That chapter asks what responsibility those of us who call ourselves classicists bear toward the Greco-Roman past, and it settles on two answers. First, we have a kind of curatorial responsibility. We have to take care of the remains of that past—its languages, texts, and material remains—and to hand them on in, if possible, better shape than we found them.

Second, Postclassicisms suggests that we have a responsibility to “care for” the past. This caring for, in the authors’ view, entails presentation and interpretation for a public, in the way that museum curators now label and contextualize objects in their care so as to guide the experience of museum visitors. Classics now expands to become “an open field populated by a wide range of epistemic subjects in whom different skills, competencies, habits and interests intersect to create ways of seeing the past that are at once specifically located and necessarily partial and malleable and constructive of shared worlds” (p. 42).
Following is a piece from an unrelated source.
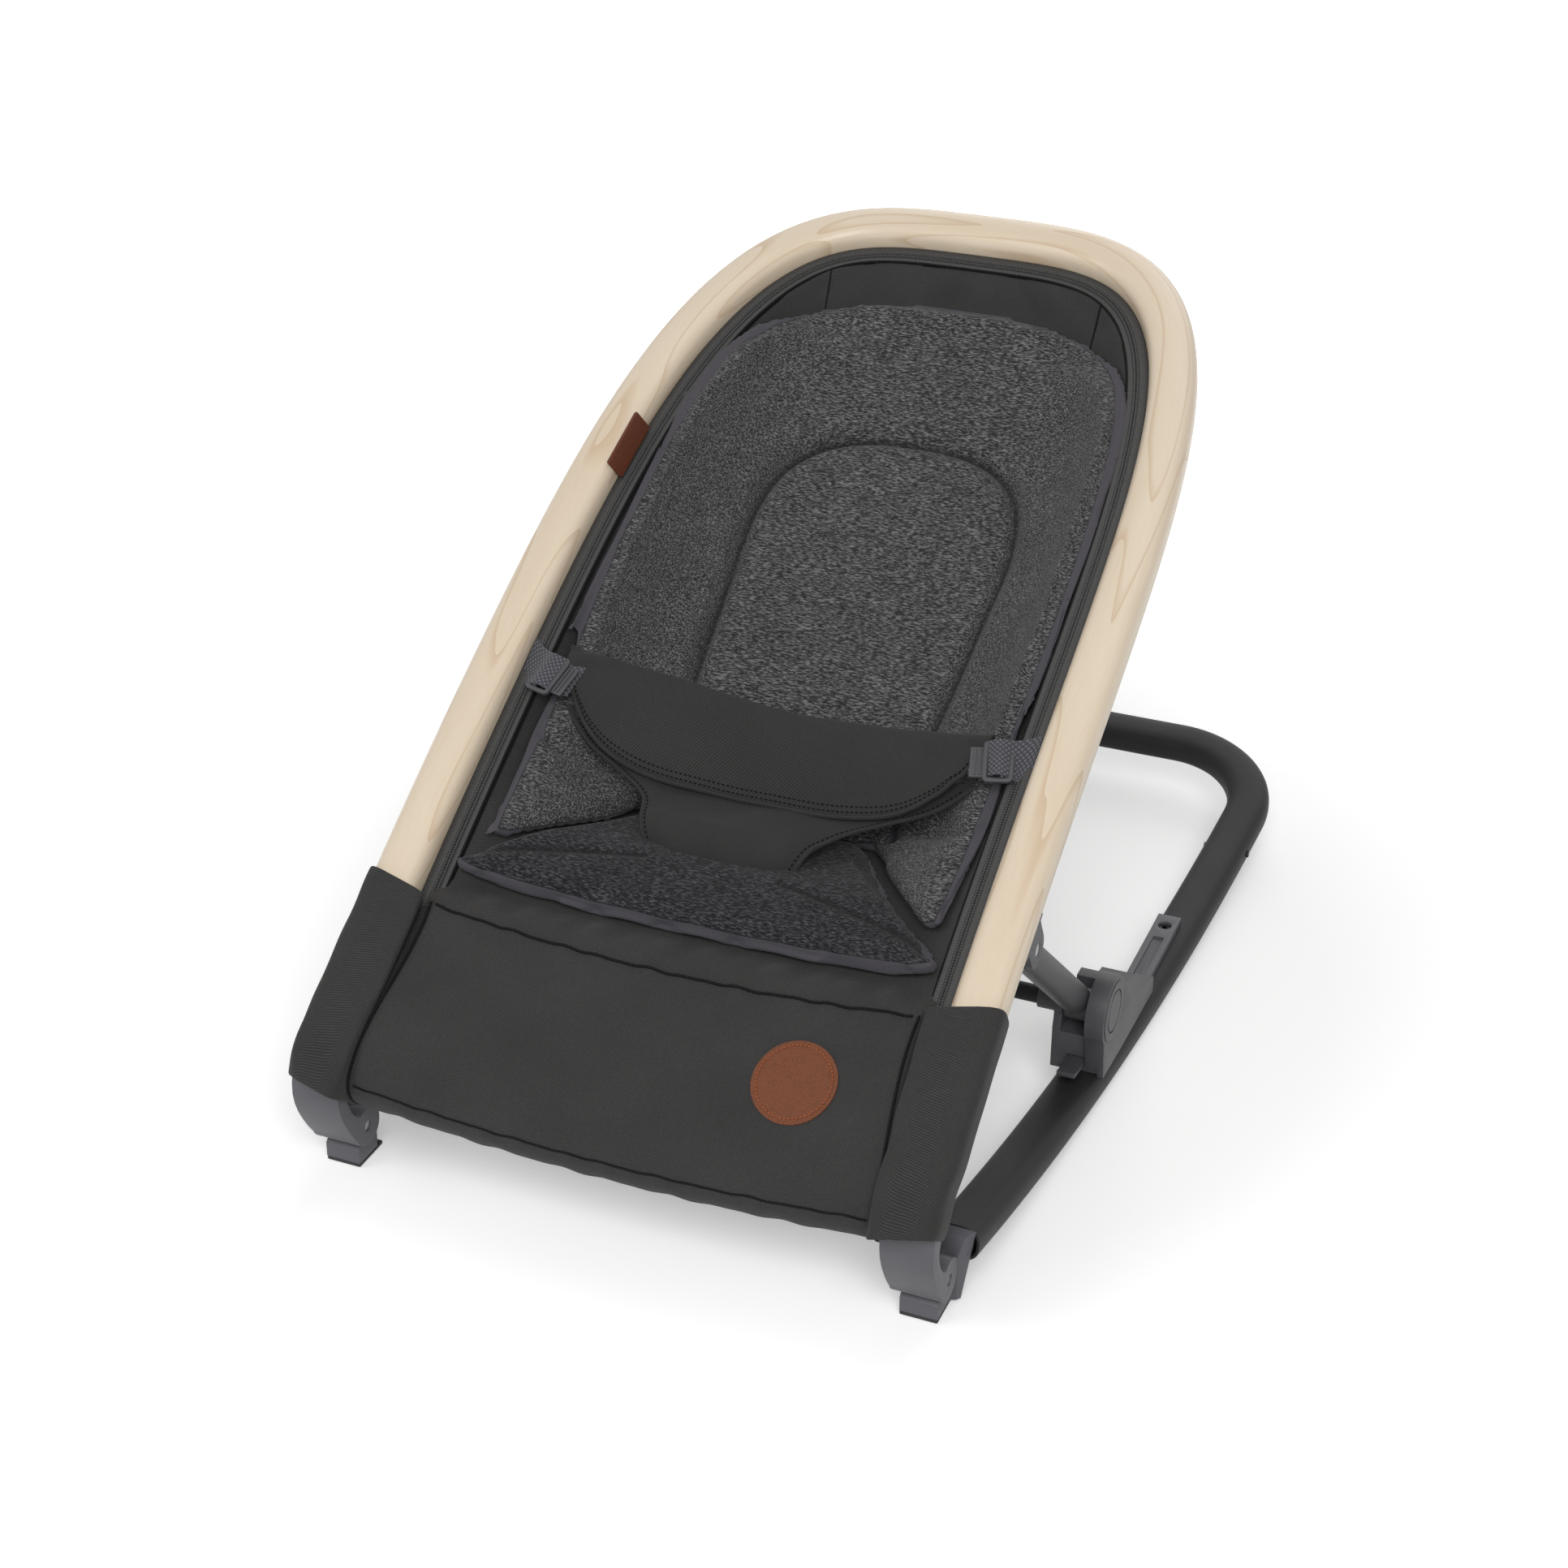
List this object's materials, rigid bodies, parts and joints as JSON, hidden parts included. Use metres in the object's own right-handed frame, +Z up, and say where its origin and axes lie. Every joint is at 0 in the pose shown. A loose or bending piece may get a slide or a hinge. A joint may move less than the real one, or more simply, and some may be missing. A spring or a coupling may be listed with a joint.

Standing in this open field are “political theorists, philosophers, scholars of eighteenth-century France, historians of comparative religion, theater critics, and others.” Reception, that is, becomes the essence of classical studies.

I wonder. The Chinese Crested Tern nests in just a few places on the coast of the South China Sea. There are just a hundred or so of these beautiful seabirds left, and their continued existence is subject to several threats: typhoons, egg poachers, and, interestingly enough, the terns’ own ability to interbreed with the far more numerous Greater Crested Tern and sometimes produce fertile offspring. It is possible that the Chinese Crested Tern will be so successful in spreading its DNA that it will cease to exist as a distinct species. Could the same thing happen to classical philology as it successfully interbreeds with other academic disciplines?